Look in a way I would compare this to True Romance in tone but I don’t know if that is fair or not either. For whatever reason, that vibe kept coming to mind. No Second Chances is a page-turner not because of some huge high concept, it is because Luke and Kitty most of all are characters, I am interested in. So If you trust on going in cold read no further and pre-order it. You see it is a character-based Noir thriller that twists and suspense galore. and the less you know the better.

OK, you have been warned. Light spoilers ahead…  

Kitty is from Louisville, a young black woman who has dreams of striking it big in Hollywood. She is pretty and talented no she just needs the luck. This novel is about the city of broken dreams. It is a known thing that every waiter or Uber driver in LA has a script, or headshots ready to try and make their dreams of stardom come true. Kitty like many of those hopefuls got into the wrong line of work in the meantime. She is a courier for a Youtube/insta star Johan Fly.

Pitfalls of Hollywood are a daily reminder for Kitty. Across the street in her Silver Lake neighborhood is Luke Kingsley. He was a one-time rising star who was married to an equally famous soul singer Lisa Haynes. So what happened to his career? After their turbulent relationship played out in the press and social media, Lisa disappeared. Luke woke up during a camping trip with her blood on his shirt and three years later Lisa was never seen again.

The cops are sure he did it but have no proof. Social media convicted and canceled him. He can’t get work and his life is over. Kitty finds him fascinating as she knows who her neighbor is. Their stories come together when Kitty sees Luke try to take his own life. She breaks in and saves him and that is the start of a strange friendship. Kitty keeps an eye on him, she doesn’t know him but he knows it will be in the tabloids if she takes to get help.

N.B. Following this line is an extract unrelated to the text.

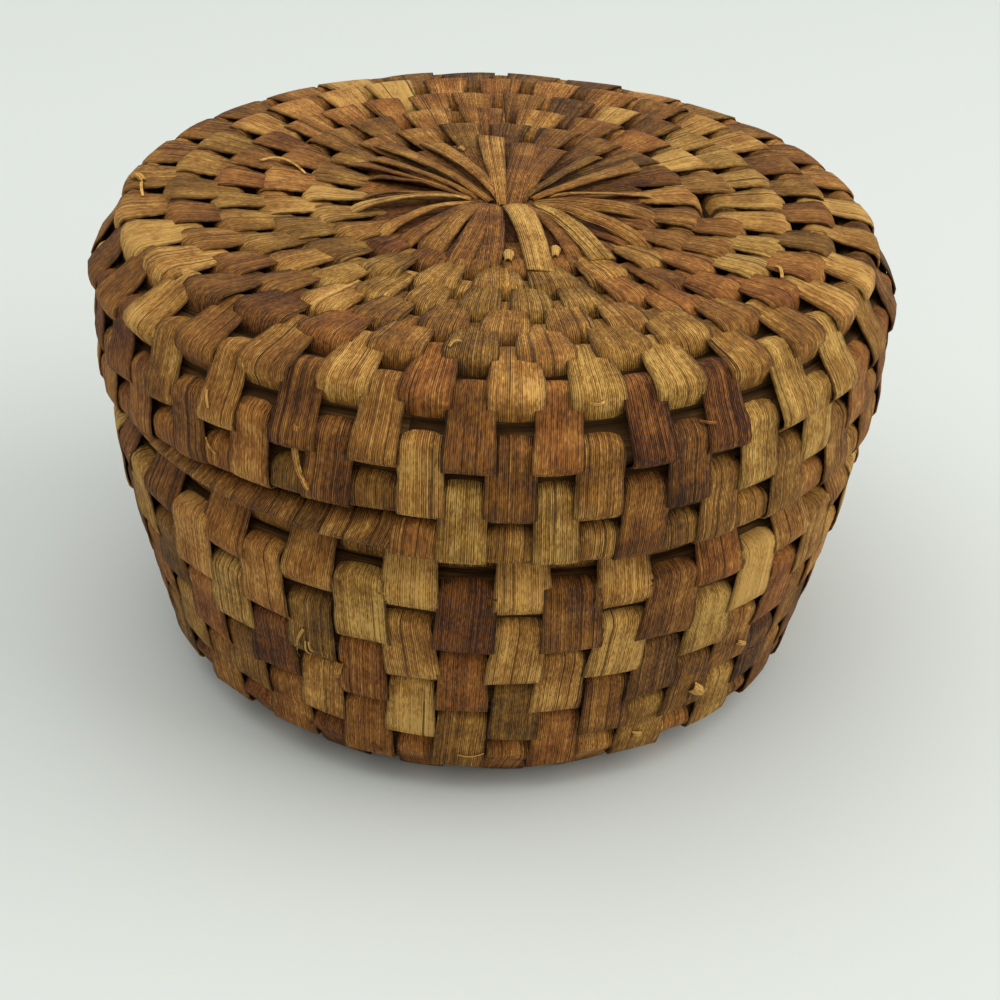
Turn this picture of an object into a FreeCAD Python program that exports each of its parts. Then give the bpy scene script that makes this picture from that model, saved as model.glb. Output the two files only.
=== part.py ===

One of the first moments when I really felt for Luke shortly after he starts to return to himself. He is speaking to Kitty.

“I didn’t do it you know.” He lowered the cloth and looked at her with tired bloodshot eyes. “I didn’t.”

We have seen all kinds of cases like this in the media. Most often the guys accused are guilty. It is easy to see why Luke would be assumed to be guilty. None the less Youers plays with our feelings for Luke the right amount. Is he guilty or not? Well, not for me to say at this point.

I really liked that there is nothing sexual about Kitty and Luke’s friendship and that is a key and important thing. Both characters are broken by LA, one over the years after having the break and one realizing it wasn’t all she imagined it to be. They are not in this story for romance. Luke is destroyed by the lost wife whose death everyone blames him for. He misses being rich and famous sure but it is the lost wife and broken dreams that haunt him.

Kitty just wanted an edge and selling Canary a new drug that enhances mental sharpness is all the rage in the city. What will it hurt if she just has a little herself? That is the mistake that ignites the book. When Jonah responds it is with a present. The scene with the box is great because it is a super-effective tonal shift.  That moment is like a hammer breaking apart Kitty's dreams, the inciting nightmare.

“Kitty lifted the lid and her first reaction was to scream, but there was nothing to scream with. Her airway collapsed, drawing everything inside her chest into a hard, frosty ball. She gagged and fell backward onto her ass, pushing herself away from the table, from the box.
“You said I could trust you Kitty,” Johan said. “You lied.”
Johan is a dick. Why he is ….

I am super serious about the spoiler warning now.

This novel is a crime book but Youers skill for writing horror and revulsion are on display in the final act.  

“Luke felt a wave of revulsion and sadness, but they were obscured by a more aggressive rush of feelings. The idea that he was within moments of seeing Lisa was too huge to grasp. He stood in its shadow, waiting for it to topple and crush him or provide elevation to the top. "

The reveal that Luke was wrong is satisfying, and these reveals are horror-inducing. The author's roots show like a three-month-old bleached hair. That is a feature, not a bug. but for all suspense action and more, the biggest gut-punch is the bad guy. There is a reason King pointed this out.  Jonah makes such a great bad guy because he is the kind of attention whore rich kid who is used to get away with things. Every time he invokes my Dad's Lawyers it hurts knowing those well-paid assholes have bailed him out before, and they will keep doing it.

The structure of the final act is really perfect cutting between the investigator who hated Luke and believed him guilty and the action with Luke and Kitty. The back and forth is well done. Rio Youers is in the club of authors I will follow regardless of genre. It doesn't feel a 400-page book, the pages simply rip back quickly.